Reward
Reward (奖励函数) 是 RLHF 训练中用于评估模型输出质量的组件。奖励函数根据模型生成的轨迹计算奖励分数,用于指导策略学习。
基本接口
class Reward:
def __call__(self, trajectories: List[Trajectory], ground_truths: List[Trajectory]):
"""
计算奖励值
Args:
trajectories: 模型生成的轨迹列表
ground_truths: 真实答案轨迹列表
Returns:
奖励值列表
"""
...
MathReward
数学奖励函数用于评估数学问题的答案正确性。
from twinkle.reward import MathReward
reward_fn = MathReward()
rewards = reward_fn(generated_trajectories, ground_truth_trajectories)

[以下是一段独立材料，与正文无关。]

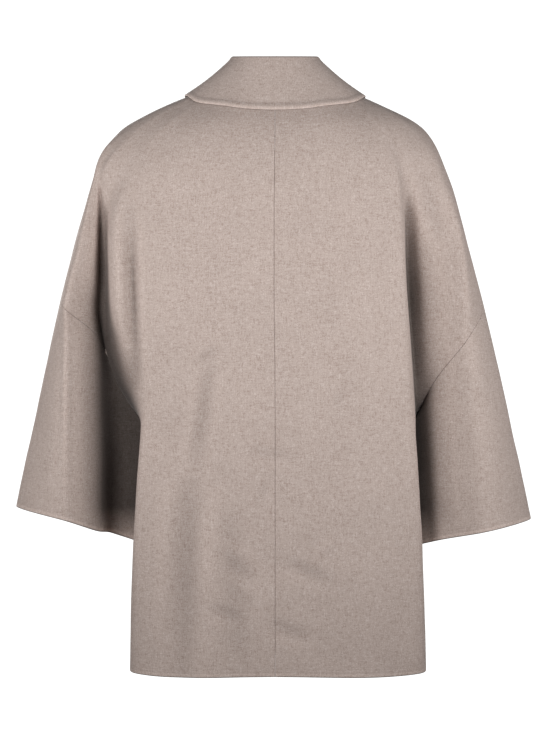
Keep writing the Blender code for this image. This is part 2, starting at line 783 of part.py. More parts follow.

# rewards: List[float],1.0 表示正确,0.0 表示错误
FormatReward
格式奖励函数用于检查输出是否符合指定格式。
from twinkle.reward import FormatReward
reward_fn = FormatReward()
rewards = reward_fn(trajectories, ground_truths)
自定义奖励函数
你可以通过继承 Reward 基类或使用函数来创建自定义奖励:
from twinkle.reward import Reward
from twinkle.data_format import Trajectory
from typing import List
class CustomReward(Reward):
def __call__(self, trajectories: List[Trajectory], ground_truths: List[Trajectory]):
rewards = []
for traj, gt in zip(trajectories, ground_truths):
# 自定义评估逻辑
score = self._evaluate(traj, gt)
rewards.append(score)
return rewards
def _evaluate(self, traj, gt):
# 实现具体评估逻辑
...
或使用函数:
def my_reward(trajectories, ground_truths):
return [1.0 if t == gt else 0.0 for t, gt in zip(trajectories, ground_truths)]
# 在训练中使用
rewards = my_reward(generated, ground_truths)
使用场景
奖励函数在 RLHF 训练的典型使用流程:
from twinkle.sampler import vLLMSampler
from twinkle.reward import MathReward
from twinkle.advantage import GRPOAdvantage
sampler = vLLMSampler(model_id='ms://Qwen/Qwen3.5-4B')
reward_fn = MathReward()
advantage_fn = GRPOAdvantage()
for batch in dataloader:
# 1. 采样生成多个候选答案
response = sampler.sample(batch, num_samples=4)
# 2. 使用奖励函数评估质量
rewards = reward_fn(response.trajectories, batch.ground_truths)
# 3. 计算优势值
advantages = advantage_fn(rewards, num_generations=4)
# 4. 用优势值进行策略梯度更新
...
奖励函数的设计对 RLHF 效果至关重要。好的奖励函数应该准确反映任务目标,并提供明确的学习信号。